When configuring a Linux system it's pretty likely that a large chunk of what you're doing has been done before by someone else, somewhere else. Wouldn't it be nifty if you could just reuse their work and expertise?

For example, I'm not a security expert but despite this I have spent a fair amount of time trawling through various server config files to configure SSH in a particular way. It would be so much better if someone else who is a subject matter expert on SSH hardening wrote a role that I could plug my variables into and reuse. Well, we're in luck. This is exactly what this post and Ansible Galaxy is designed to enable you to do.

Getting started

Take a look in the example code Github repository I posted along with this article. In there you'll see quite a few files, let's break them down.

  • ansible.cfg - A number of important Ansible variables live in here
  • hosts - Ansible looks here to determine which groups hosts belong to (important for variable assignment)
  • Makefile - optional but make site beats a long, unwieldy ansible-playbook command
  • requirements.yml - The roles you'd like to install locally from Ansible Galaxy
  • site.yml - The playbook (collection of roles) to be executed
  • .gitignore - Ensures installed Ansible Galaxy playbooks aren't included in your git repo

One of the neater tricks I learned over the last year was using roles_path = $PWD/galaxy_roles:$PWD/roles in ansible.cfg. This forces Ansible Galaxy to install the roles into the playbook working directory instead of some random location on your system. It allows for multiple projects using multiple different versions of these roles without them interfering with one another. There are some other neat tricks in this file but for now, I'll let you Google those options yourself.

In order to consume other peoples roles you must first populate requirements.yml thus:

# requirements.yml
- src: ironicbadger.ansible_role_packages
- src: geerlingguy.docker
- src: geerlingguy.security
- src: rossmcdonald.telegraf

One line per entry. make reqs (assuming you're using a Makefile, if not open up mine for the syntax you need) is all that's required to install these roles for Ansible to use.

Next we need to configure site.yml to actually use these roles.

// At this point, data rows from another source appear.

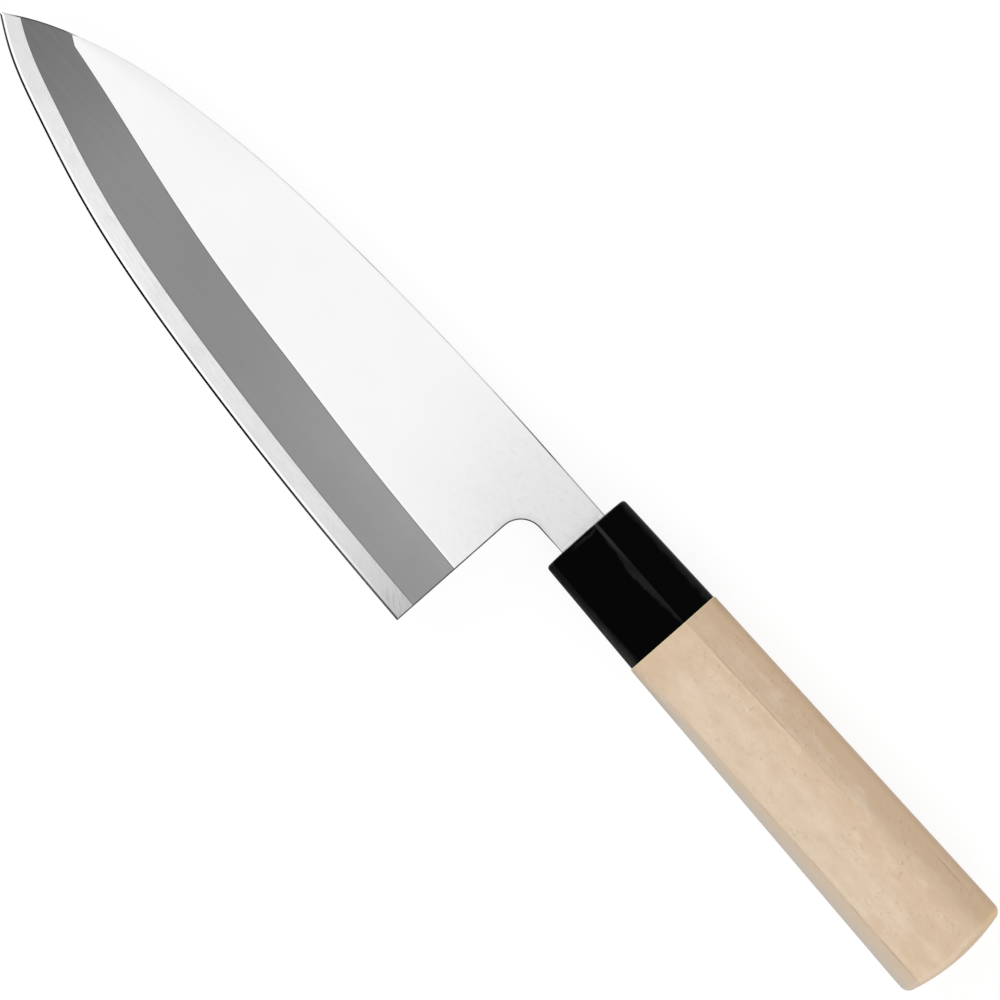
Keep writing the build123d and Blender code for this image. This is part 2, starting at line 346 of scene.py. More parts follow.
def handle_tree(section):
    """A closed piece of the handle: the section, carried along the side path that the mesh holds."""
    tree = bpy.data.node_groups.new("handle along its side path", "GeometryNodeTree")
    handle_sockets(tree)
    make = Tree(tree)
    given = make.add("NodeGroupInput").outputs
    path = given["Side Path"]

    sections = []
    for end in ends:
        group = make.add("GeometryNodeGroup", node_tree=section)
        for name in section_names:
            make.feed(group.inputs[name], given[f"{end} {name}"])
        for name in ("Shoulder Share", "Corner Steps", "Back Steps"):
            make.feed(group.inputs[name], given[name])
        sections.append(group.outputs)

    # One row of the grid for each point of the path, one column for each point of the section
    rows = make.add("GeometryNodeAttributeDomainSize", {"Geometry": path}).outputs["Point Count"]
    ridged = make.add("GeometryNodeAttributeDomainSize", {"Geometry": sections[0][0]}, component="CURVE")
    ridged_count = ridged.outputs["Point Count"]
    columns = make.whole("ADD", ridged_count, given["Back Steps"])
    width = make.whole("ADD", columns, 1)
    grid = make.add("GeometryNodeMeshGrid", {"Vertices X": rows, "Vertices Y": width}).outputs[0]
    index = make.add("GeometryNodeInputIndex").outputs[0]
    row = make.whole("DIVIDE_FLOOR", index, width)
    column = make.whole("MODULO", make.whole("MODULO", index, width), columns)
    position = make.add("GeometryNodeInputPosition").outputs[0]

    def sampled(geometry, value, place, kind="FLOAT"):
        inputs = {"Geometry": geometry, "Value": value, "Index": place}
        return make.add("GeometryNodeSampleIndex", inputs, data_type=kind, clamp=True).outputs[0]

    def along_path(name):
        value = make.add("GeometryNodeInputNamedAttribute", {"Name": name}, data_type="FLOAT").outputs[0]
        return sampled(path, value, row)

    def ring(outputs):
        front = sampled(outputs[0], position, column, "FLOAT_VECTOR")
        back_column = make.whole("SUBTRACT", column, ridged_count)
        back = sampled(outputs[1], position, back_column, "FLOAT_VECTOR")
        past = make.maths("GREATER_THAN", make.whole("ADD", column, 1), ridged_count)
        inputs = {"Switch": past, "False": front, "True": back}
        return make.parts(make.add("GeometryNodeSwitch", inputs, input_type="VECTOR").outputs[0])

    spot = make.parts(sampled(path, position, row, "FLOAT_VECTOR"))
    along, inset = spot[0], spot[1]
    dome, hole, narrow = along_path("dome"), along_path("hole"), along_path("narrow")

    def taper(start, end):
        share = make.over(make.minus(along, start), make.minus(end, start))
        return make.maths("MINIMUM", share, 1)

    share = taper(given["Front At"], given["Rear At"])
    front, rear = ring(sections[0]), ring(sections[1])

    def tapered(name):
        return make.mix(share, given[f"Front {name}"], given[f"Rear {name}"])

    above, below, half = tapered("Above"), tapered("Below"), tapered("Half Thickness")
    reach = make.times(make.plus(above, below), 0.5)
    middle = make.times(make.minus(above, below), 0.5)
    left = make.minus(1, narrow)

    def drawn_in(value, size):
        scale = make.minus(1, make.over(inset, size))
        return make.times(value, make.times(scale, left))

    ring_across = make.mix(share, front[0], rear[0])
    ring_up = make.mix(share, front[1], rear[1])
    across = make.plus(middle, drawn_in(make.minus(ring_across, middle), reach))
    up = drawn_in(ring_up, half)

    # The hole's rounded slot, with a point in the same direction as each point of the section
    direction = make.maths("ARCTAN2", ring_up, ring_across)
    hole_share = taper(given["Hole Front At"], given["Hole Rear At"])

    def hole_size(name):
        return make.mix(hole_share, given[f"Hole Front {name}"], given[f"Hole Rear {name}"])

    def hole_side(function, size, offset):
        side = make.maths(function, direction)
        straight = make.scaled(hole_size(size), 0.5, make.times(given["Hole Round"], -1))
        corner = make.times(make.maths("SIGN", side), straight)
        rounded = make.scaled(side, given["Hole Round"], corner)
        return make.plus(make.times(rounded, left), hole_size(offset))

    across = make.mix(hole, across, hole_side("COSINE", "Height", "Across"))
    up = make.mix(hole, up, hole_side("SINE", "Thickness", "Up"))

    # The domed ends are part of a ball whose middle lies on the axis
    radius = given["Dome Radius"]
    squares = [make.times(value, value) for value in (radius, across, up)]
    flat = make.minus(make.minus(squares[0], squares[1]), squares[2])
    ball = make.times(make.maths("SQRT", flat), make.maths("SIGN", radius))
    along = make.scaled(dome, make.minus(radius, ball), along)

    piece = closed_piece(make, given, grid, make.vector(along, across, up))
    make.add("NodeGroupOutput", {"Piece": piece})
    return tree


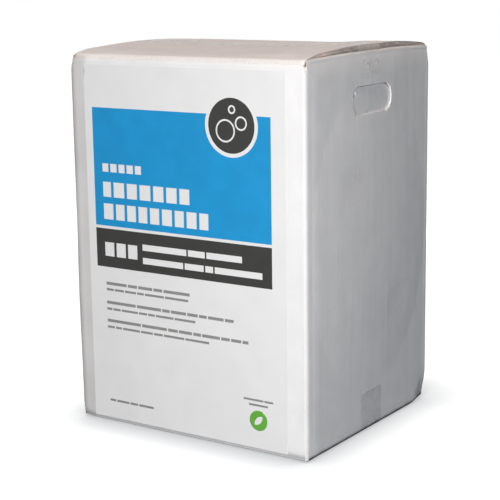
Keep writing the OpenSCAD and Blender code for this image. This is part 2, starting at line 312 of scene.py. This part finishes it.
def tape_material(name, colour, alpha):
    """Clear packing tape: a thin gloss film, cloudier where it is creased and air is caught under it."""
    made, tree, shader = material(name)
    clouds = grain(tree, 90, 4, (1, 1, 1), 0.6)
    low = tuple(0.9 * c for c in colour)
    tree.links.new(ramp(tree, clouds, low, colour, 0.4, 0.6), shader.inputs["Base Color"])
    clear = span(tree, clouds, alpha * 0.8, alpha * 1.25, 0.38, 0.62)
    tree.links.new(maths(tree, "ADD", clear, mark(tree, "haze")), shader.inputs["Alpha"])
    tree.links.new(span(tree, grain(tree, 150, 3), 0.10, 0.24), shader.inputs["Roughness"])
    shader.inputs["IOR"].default_value = 1.47
    bump(tree, shader, grain(tree, 160, 3, (1, 1, 1), 0.55), 0.25, 0.0008)
    return made


def paper_material():
    """The label's smooth white paper, with faint clouds and fibres."""
    made, tree, shader = material("label_paper")
    colour = ramp(tree, grain(tree, 30, 4), (0.803, 0.806, 0.808), (0.83, 0.832, 0.83), 0.35, 0.65)
    colour = blend_colours(tree, span(tree, grain(tree, 1300, 2), 0.0, 0.04), colour, (0.6, 0.6, 0.6))
    tree.links.new(colour, shader.inputs["Base Color"])
    tree.links.new(span(tree, grain(tree, 50, 3), 0.50, 0.60), shader.inputs["Roughness"])
    shader.inputs["Specular IOR Level"].default_value = 0.2
    bump(tree, shader, grain(tree, 1700, 2), 0.05, 0.0001)
    return made


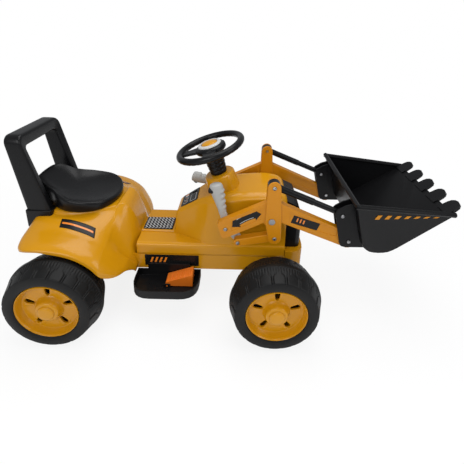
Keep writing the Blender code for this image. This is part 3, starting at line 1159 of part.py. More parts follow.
def build_lever(side, word, parent, turn_back):
    """A lever on the arm's rear end: pistol grip above the bolt and a flat tail below it."""
    carrier = frame(f"lever_pivot_{word}", (PIVOT_P[0], side * ARM_MIDDLE, PIVOT_P[1]), parent)
    angle = GRIP_ANGLE + turn_back
    way, across = Vector((math.cos(angle), 0, math.sin(angle))), Vector((math.sin(angle), 0, -math.cos(angle)))
    inner = ARM_IN - SIDE_GAP - LEVER_PLATE
    rings = []
    shares = [0.16, 0.28] + list(np.linspace(0.38, 0.83, 9)) + [0.90, 0.955, 0.985, 1.0]
    for share in shares:
        width, thick, groove = lever_section(share)
        middle = side * (inner + LEVER_PLATE / 2 - GRIP_SHIFT * min(1, max(0, (share - 0.28) / 0.1)))
        base = Vector((PIVOT_P[0], middle, PIVOT_P[1])) + way * GRIP_LENGTH * share - across * 0.006 * share
        ring = []
        for k in range(10):
            t = 2 * math.pi * k / 10
            reach = width * math.cos(t) + (groove if math.cos(t) > 0.3 else 0.0)
            ring.append(base + across * reach + Vector((0, thick * math.sin(t), 0)))
        rings.append(ring)
    verts, faces = loft([[tuple(p) for p in ring] for ring in rings])
    grip = piece(f"lever_{word}", verts, faces, GREY, carrier, smooth=60)
    tail_way = math.atan2(PIVOT_L[1] - PIVOT_P[1], PIVOT_L[0] - PIVOT_P[0]) + turn_back
    tail_length = math.dist(PIVOT_L, PIVOT_P)
    tail = (PIVOT_P[0] + tail_length * math.cos(tail_way), PIVOT_P[1] + tail_length * math.sin(tail_way))
    head = (PIVOT_P[0] + way.x * GRIP_LENGTH * 0.26, PIVOT_P[1] + way.z * GRIP_LENGTH * 0.26)
    low, high = sorted((side * inner, side * (inner + LEVER_PLATE)))
    upper = prism(hull_of_discs([(PIVOT_P, 0.0125), (head, 0.0085)], 6), low, high, "xz")
    lower = prism(hull_of_discs([(PIVOT_P, 0.0125), (tail, TAIL_END)], 6), low, high, "xz")
    join(grip, piece("lever_plate", *upper, GREY, carrier), piece("lever_tail", *lower, GREY, carrier))
    for x, z in (PIVOT_P, tail):
        hole = bore((x, side * (inner - 0.01), z), (x, side * (inner + LEVER_PLATE + 0.01), z), BOLT_RADIUS)
        cut(grip, piece("lever_hole", *hole, GREY, carrier))
    return carrier


def build_lower_link(parent):
    """The link from the right lever's tail to the right rocker's lower bolt, with its own bolt."""
    side = RIGHT
    carrier = frame("link_pivot_right", (PIVOT_L[0], side * ARM_MIDDLE, PIVOT_L[1]), parent)
    low, high = sorted((side * ARM_IN, side * ARM_OUT))
    outline = hull_of_discs([(PIVOT_L, LINK_HALF), (PIVOT_K, LINK_HALF + 0.001)], 8)
    link = piece("lower_link_right", *prism(outline, low, high, "xz"), ORANGE, carrier)
    for (x, z), slack in ((PIVOT_L, 0.0), (PIVOT_K, LINK_SLACK)):
        hole = bore((x, side * (ARM_IN - 0.01), z), (x, side * (ARM_OUT + 0.01), z), BOLT_RADIUS + slack)
        cut(link, piece("link_hole", *hole, ORANGE, carrier))
    inner = ARM_IN - SIDE_GAP - LEVER_PLATE
    bolt("link_bolt_right", PIVOT_L, inner - SIDE_GAP, ARM_OUT + SIDE_GAP, side, carrier)


def build_loader():
    """Arms on the axle through the hood, rockers, rods, levers, link and bucket."""
    boom = frame("boom_pivot", (PIVOT_O[0], 0, PIVOT_O[1]), VEHICLE)
    for side, word in ((RIGHT, "right"), (LEFT, "left")):
        build_arm(side, word, boom)
    axle = piece("boom_axle", *bar((PIVOT_O[0], -HEAD_IN - 0.001, PIVOT_O[1]), (PIVOT_O[0], HEAD_IN + 0.001, PIVOT_O[1]),
                                   AXLE_RADIUS, 16), STEEL, boom)
    for side in (RIGHT, LEFT):
        head = bar((PIVOT_O[0], side * HEAD_IN, PIVOT_O[1]), (PIVOT_O[0], side * (HEAD_IN + BOLT_HEAD), PIVOT_O[1]),
                   0.0085, 12)
        join(axle, piece("axle_head", *head, STEEL, boom))
    inner = ARM_IN - SIDE_GAP - LEVER_PLATE
    for side, word in ((RIGHT, "right"), (LEFT, "left")):
        bolt(f"boom_bolt_{word}", PIVOT_P, inner - SIDE_GAP, ARM_OUT + SIDE_GAP, side, boom)
        rocker = frame(f"rocker_pivot_{word}", (PIVOT_O[0], side * ARM_MIDDLE, PIVOT_O[1]), boom)
        build_rocker(side, word, rocker)
        build_push_rod(side, word, rocker)
    lever = build_lever(RIGHT, "right", boom, 0.0)
    build_lower_link(lever)
    build_lever(LEFT, "left", boom, LEFT_LEVER_BACK)
    build_bucket(boom)


# Bucket

def bucket_half(x):
    """The bucket's half width at x."""
    share = (x - BUCKET_REAR_TOP[0]) / (BUCKET_LIP[0] - BUCKET_REAR_TOP[0])
    return BUCKET_HALF_REAR + share * (BUCKET_HALF_FRONT - BUCKET_HALF_REAR)


def bucket_profile():
    """The bucket's outside in side view, from the rear rim down the back and up to the lip."""
    curve = smooth_line([BUCKET_REAR_LOW, BUCKET_HEEL, BUCKET_BELLY, BUCKET_TOE, BUCKET_TURN], 2)
    return [BUCKET_REAR_TOP, BUCKET_BACK] + [tuple(p) for p in curve] + [BUCKET_LIP]


def offset_line(points, distance):
    """Shifts an open line to its left by a distance."""
    p = np.asarray(points, float)
    ahead = np.gradient(p, axis=0)
    ahead /= np.linalg.norm(ahead, axis=1)[:, None]
    return p + np.stack([-ahead[:, 1], ahead[:, 0]], axis=1) * distance


def tapered_prism(outline, shrink):
    """A solid over a side view whose half width follows the bucket's, less shrink."""
    if area_of(outline) < 0:
        outline = outline[::-1]
    count = len(outline)
    verts = [(x, -bucket_half(x) + shrink, z) for x, z in outline] + [(x, bucket_half(x) - shrink, z) for x, z in outline]
    faces = [list(range(count)), list(range(count, 2 * count))[::-1]]
    faces += [(i + count, (i + 1) % count + count, (i + 1) % count, i) for i in range(count)]
    return verts, faces


def build_bucket(parent):
    """Bucket: tapered shell with a rolled rim, teeth and two pairs of hinge plates, and its bolts."""
    carrier = frame("bucket_pivot", (PIVOT_B[0], 0, PIVOT_B[1]), parent)
    profile = bucket_profile()
    bucket = piece("bucket", *tapered_prism(profile, 0.0), BLACK, carrier)
    inside = [tuple(p) for p in offset_line(profile, BUCKET_WALL)]
    lift = 0.06
    inside = [(profile[0][0] + BUCKET_WALL - 0.016, profile[0][1] + lift)] + inside[1:-1] + [
        (inside[-1][0] + 0.05, inside[-1][1] + 0.05 * math.tan(LIP_ANGLE)), (inside[-1][0] + 0.05, inside[-1][1] + lift)]
    cut(bucket, piece("bucket_inside", *tapered_prism(inside, BUCKET_WALL), BLACK, carrier))
    rim = [(BUCKET_LIP[0] - 0.004, -BUCKET_HALF_FRONT + 0.0015, BUCKET_LIP[1]),
           (BUCKET_REAR_TOP[0] + 0.002, -BUCKET_HALF_REAR + 0.0015, BUCKET_REAR_TOP[1] - 0.001),
           (BUCKET_REAR_TOP[0] + 0.002, BUCKET_HALF_REAR - 0.0015, BUCKET_REAR_TOP[1] - 0.001),
           (BUCKET_LIP[0] - 0.004, BUCKET_HALF_FRONT - 0.0015, BUCKET_LIP[1])]
    for a, b in zip(rim[:-1], rim[1:]):
        on = (Vector(b) - Vector(a)).normalized() * BUCKET_BEAD * 0.8
        join(bucket, piece("bucket_bead", *bar(Vector(a) - on, Vector(b) + on, BUCKET_BEAD, 8), BLACK, carrier))
    ahead = Vector((math.cos(LIP_ANGLE), 0, math.sin(LIP_ANGLE)))
    up = Vector((-math.sin(LIP_ANGLE), 0, math.cos(LIP_ANGLE)))
    basis = Matrix((ahead, Vector((0, 1, 0)), up)).transposed()
    for k in range(TOOTH_COUNT):
        y = (k - (TOOTH_COUNT - 1) / 2) * TOOTH_PITCH
        radius = TOOTH_HALF
        tip = [(TOOTH_LENGTH - radius + radius * math.cos(t), radius * math.sin(t))
               for t in np.radians(np.linspace(-90, 90, 7))]
        outline = [(-0.016, -radius * 1.12)] + tip + [(-0.016, radius * 1.12)]
        verts, faces = prism(outline, -0.0004, TOOTH_THICKNESS, "xy")
        start = Vector((BUCKET_LIP[0], y, BUCKET_LIP[1]))
        join(bucket, piece("tooth", [tuple(start + basis @ Vector(v)) for v in verts], faces, BLACK, carrier))
    plate_outline = rounded([(PIVOT_B[0] + x, PIVOT_B[1] + z) for x, z in HINGE_PLATE],
                            [0.012, 0.016, 0.004, 0.0, 0.006, 0.010], 2)
    for side in (RIGHT, LEFT):
        for low in (INNER_PLATE_IN, OUTER_PLATE_IN):
            reach = sorted((side * low, side * (low + PLATE)))
            join(bucket, piece("bucket_plate", *prism(plate_outline, *reach, "xz"), BLACK, carrier))
        for x, z in (PIVOT_U, PIVOT_B):
            hole = bore((x, side * (INNER_PLATE_IN - 0.01), z), (x, side * (OUTER_PLATE_OUT + 0.01), z), BOLT_RADIUS)
            cut(bucket, piece("bucket_hole", *hole, BLACK, carrier))
    start, end = INNER_PLATE_IN - SIDE_GAP, OUTER_PLATE_OUT + SIDE_GAP
    for side, word in ((RIGHT, "right"), (LEFT, "left")):
        bolt(f"bucket_bolt_top_{word}", PIVOT_U, start, end, side, carrier)
        bolt(f"bucket_bolt_low_{word}", PIVOT_B, start, end, side, carrier)


def main():
    """Builds every piece."""
    build_chassis()
    build_rear_shell()
    build_front_body()
    build_trim()
    build_seat()
    build_handle()
    build_footrests()
    build_pedal()
    build_rear_axle()
    build_battery()
    carriers = build_front_axle()
    for side, word in ((RIGHT, "right"), (LEFT, "left")):
        rear_place = (0, side * WHEEL_CENTRE_Y, AXLE_Z)
        build_wheel(f"rear_{word}", rear_place, side, frame(f"wheel_pivot_rear_{word}", rear_place, VEHICLE))
        front_place = (WHEELBASE, side * WHEEL_CENTRE_Y, AXLE_Z)
        build_wheel(f"front_{word}", front_place, side,
                    frame(f"wheel_pivot_front_{word}", front_place, carriers[word]))
    build_steering()
    build_loader()


main()
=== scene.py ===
"""Studio scene of a child's ride-on loader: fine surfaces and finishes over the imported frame.

Shapes are written as x forwards from the rear axle, y to the vehicle's left and z up from the ground, in
metres, and are moved to the frame's middle when their mesh is made.
"""
import logging
import math
from dataclasses import dataclass, field
from enum import Enum
from typing import Optional, Sequence

import bmesh
import bpy
import numpy as np
from mathutils import Matrix, Vector


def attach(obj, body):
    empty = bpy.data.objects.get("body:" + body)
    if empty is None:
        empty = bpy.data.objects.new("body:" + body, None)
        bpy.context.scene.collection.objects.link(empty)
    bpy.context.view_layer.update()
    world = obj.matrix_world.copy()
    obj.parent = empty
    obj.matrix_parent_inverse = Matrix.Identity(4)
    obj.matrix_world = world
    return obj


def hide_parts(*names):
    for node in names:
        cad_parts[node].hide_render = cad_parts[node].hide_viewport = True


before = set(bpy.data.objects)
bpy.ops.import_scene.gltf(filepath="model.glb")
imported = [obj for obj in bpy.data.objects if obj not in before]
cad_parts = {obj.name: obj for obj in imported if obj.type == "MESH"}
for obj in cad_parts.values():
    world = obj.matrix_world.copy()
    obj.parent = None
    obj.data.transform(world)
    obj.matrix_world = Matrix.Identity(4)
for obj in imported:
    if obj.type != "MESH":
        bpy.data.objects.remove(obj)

LOG = logging.getLogger("loader")
MIDDLE_X = 0.43311
AXLE_HEIGHT = 0.1155
RIGHT, LEFT = -1.0, 1.0
WORDS = {RIGHT: "right", LEFT: "left"}
COLUMN_FOOT = 0.372
FILM = 0.0004
MARK = 0.0006
Array = np.ndarray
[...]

Note that you can use a mixture of both local and Ansible Galaxy based roles in the same playbook. Again, see the associated repository for full examples but here's a snippet:

# site.yml
  - hosts: example
    roles:
      - role: geerlingguy.docker
        tags: docker
      - role: ironicbadger.ansible_role_packages
        tags: packages
      - role: ironicbadger.ansible_role_hddtemp
      - role: rossmcdonald.telegraf
      #- role: ktz-disks #an example of a good use case for a local role vs galaxy role

Finally, you need to add your variables to the group_vars file which matches the inventory host group you placed your host into in hosts. Sounds complicated but it's easy really. You put your host into the example group in the inventory thus:

[example]
example.host.org

By being a member of the example host group example.host.org inherits the group_vars/example variables. There are many ways to define variables in Ansible but I find this to be particularly powerful. In the group_vars/example file add the variables that the Galaxy Role you're consuming exposes. You'll need to read the documentation for each role to figure this out but that's a lot less effort than writing one! I've included quite a few examples in the associated Github repo for this post to get you started.

Execute

Let's recap quickly.

  • Set an appropriate role path in ansible.cfg
  • Configure your upstream dependencies in requirements.yml
  • make reqs or ansible-galaxy install -r requirements.yml to install those upstream dependencies
  • Configure your playbook in site.yml to tell Ansible what you want to run against each host
  • Configure your inventory file hosts with appropriate groupings for variable inheritance
  • group_vars/example contains the variables to be used for hosts in this inventory host group

Phew! Now we're ready to go with all this configured execute

make example

# or

ansible-playbook -i hosts -u alex -b site.yml --limit example

A few minutes later you'll have a fully configured server.

Ongoing usage

Upstream role authors will likely publish updates to their roles as time progresses. You can consume these by updating your local copy of their roles with the ansible-galaxy command in the example Makefile. There's probably a better way than the --force but this works well enough for me so I never bothered to figure anything else out!

Conclusion

That's really all there is to using roles from Ansible Galaxy. I hope you found something useful in this post and that I've enabled you on the path to code reuse and using the power of Ansible.